Hadis
yang berbunyi "مَنْ قَامَ لَيْلَتَيِ الْعِيْدَيْنِ مُحْتَسِبًا
لِلَّهِ، لَمْ يَمُتْ قَلْبُهُ يَوْمَ تَمُوْتُ الْقُلُوْبُ"
yang artinya "Barang siapa menghidupkan malam dua hari raya (Idul Fitri
dan Idul Adha) dengan penuh keimanan dan mengharapkan pahala dari Allah, maka
hatinya tidak akan mati pada hari ketika hati-hati manusia mati"

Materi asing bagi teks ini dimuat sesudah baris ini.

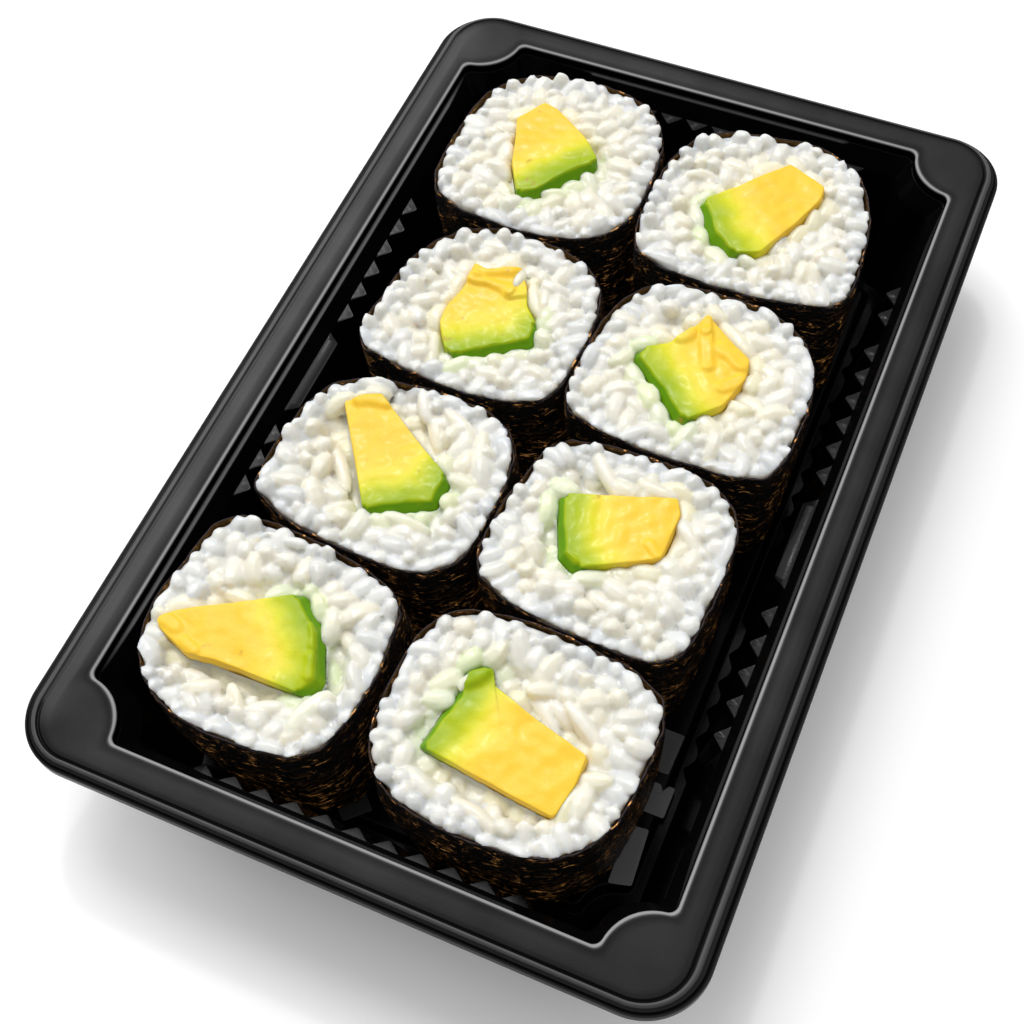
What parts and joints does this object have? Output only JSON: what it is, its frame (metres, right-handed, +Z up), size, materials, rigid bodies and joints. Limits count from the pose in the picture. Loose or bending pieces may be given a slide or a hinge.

adalah hadis yang diriwayatkan oleh Ibnu Majah. Hadis ini mengandung pesan
spiritual yang mendalam tentang pentingnya menjaga kesadaran rohani bahkan di
saat kebanyakan manusia sibuk dalam kegembiraan duniawi. Hari raya bukan hanya
tentang perayaan lahiriah, tapi juga momentum penguatan batin.
Menghidupkan
malam hari raya (qiyam al-lail fî laylat al-‘id) berarti tidak hanya
berjaga tanpa tujuan, tetapi mengisinya dengan ibadah seperti bertakbir, shalat
malam, zikir, membaca Al-Qur’an, atau merenungi nikmat Allah. Rasulullah Saw. memberikan
jaminan spiritual: siapa yang mengisi malam tersebut dengan niat yang lurus dan
harapan pahala dari Allah, maka hatinya akan tetap hidup, yakni tetap lembut, peka,
dan terpaut pada kebaikan, pada hari yang sangat dahsyat, yaitu hari kiamat,
saat banyak hati dalam kegelisahan dan ketakutan.
Kalimat
" لَمْ يَمُتْ قَلْبُهُ يَوْمَ تَمُوْتُ الْقُلُوْبُ" (hatinya tidak akan mati pada hari ketika hati-hati
manusia mati) merupakan metafora yang kuat. Pada hari kiamat, banyak manusia
kehilangan harapan dan kebingungan, namun orang yang hatinya terjaga di dunia
akan tetap teguh karena telah terbiasa dekat dengan Allah. Hati yang hidup
adalah hati yang mengenal Allah, mencintai kebenaran, dan tidak terpikat oleh
kesenangan sesaat. Inilah buah dari ibadah yang dilakukan secara konsisten,
bahkan pada malam yang dianggap penuh kesenangan duniawi seperti malam hari
raya.
Hadis ini juga menjadi pengingat bahwa ibadah bukan hanya di bulan Ramadan atau pada hari-hari tertentu, melainkan bagian dari gaya hidup seorang Muslim. Bahkan saat Idul Fitri dan Idul Adha (dua momen besar dalam Islam yang sarat dengan kegembiraan) Rasulullah Saw. tetap mengajak umatnya untuk menyambutnya dengan kekhusyukan, bukan sekadar euforia. Menghidupkan malam hari raya adalah simbol bahwa kegembiraan kita tetap berdampingan dengan ketundukan kepada Allah.
Dengan memahami hadis ini, kita diajak untuk melihat hari raya bukan hanya sebagai akhir dari ibadah, tetapi permulaan dari hidup baru yang lebih bertakwa. Malam sebelum hari raya adalah malam penuh potensi pahala dan kekuatan rohani, yang sayang jika dilewatkan. Semoga kita termasuk hamba-hamba yang hatinya senantiasa hidup (baik di dunia maupun di akhirat) karena terus terhubung dengan cahaya keimanan dan amal saleh.